Oui, le Sénat, sans céder aucunement à la démagogie ou à la surenchère, doit aussi apporter à ce budget pour 2007 sa contribution, même limitée. C'est le message que l'un de ceux qui ont servi en Algérie voudrait vous délivrer.

Monsieur le ministre, mes chers collègues, aujourd'hui, la mort ne fauche plus, sur le sol d'Afrique du Nord, des hommes de vingt ans, comme ce fut le cas pour certains de ma génération. Elle vient plutôt frapper dans cette période du « troisième âge de la vie », où la fragilité de la santé ne laisse qu'une espérance de vie plus limitée.

Depuis plusieurs décennies, les gouvernements successifs ont apporté, de façon souvent très modeste, leur pierre à l'édifice de la reconnaissance envers les anciens combattants. Mais souhaitons que, demain, il n'y ait plus de ministère des anciens combattants parce qu'il n'y aura plus de conflits où les hommes s'entretuent. Lorsque tous les anciens soldats d'aujourd'hui auront malheureusement fermé leurs paupières et qu'il n'y aura plus de budget consacré aux anciens combattants, souhaitons que celui-ci soit relayé par un budget de la fraternité entre les peuples.

Pour l'heure, le nombre des anciens combattants diminuant tous les jours, n'attendons pas qu'il ne reste que quelques survivants de notre génération !

Je pense aussi aux veuves. Un grand nombre d'entre elles sont démunies, avec des retraites de réversion très modestes.

Quelles que soient les travées sur lesquelles nous siégeons, nous nous féliciterons tous de l'effort consenti en faveur de ceux qui ont servi la France.

Pour que cette unanimité soit encore plus forte, j'espère très sincèrement que les quelques aspirations qui n'ont pas obtenu la réponse attendue lors de l'examen de ces crédits à l'Assemblée nationale puissent la recevoir ici : ce serait vivement apprécié.
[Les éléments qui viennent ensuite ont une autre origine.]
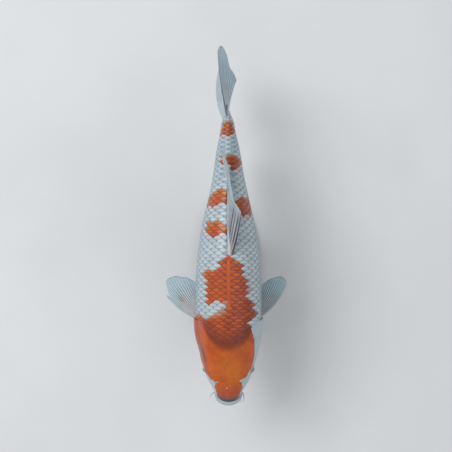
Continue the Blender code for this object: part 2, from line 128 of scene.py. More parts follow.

La Haute Assemblée est reconnue pour sa sagesse, son sens de l'écoute et son objectivité. La réponse du Gouvernement devra donc être compréhensive. Je vous remercie, monsieur le ministre, d'avoir écouté un ancien soldat d'Algérie parmi d'autres, dont le message est, je le sais, partagé par beaucoup, j'ose même dire par tous ceux qui sont dans cet hémicycle.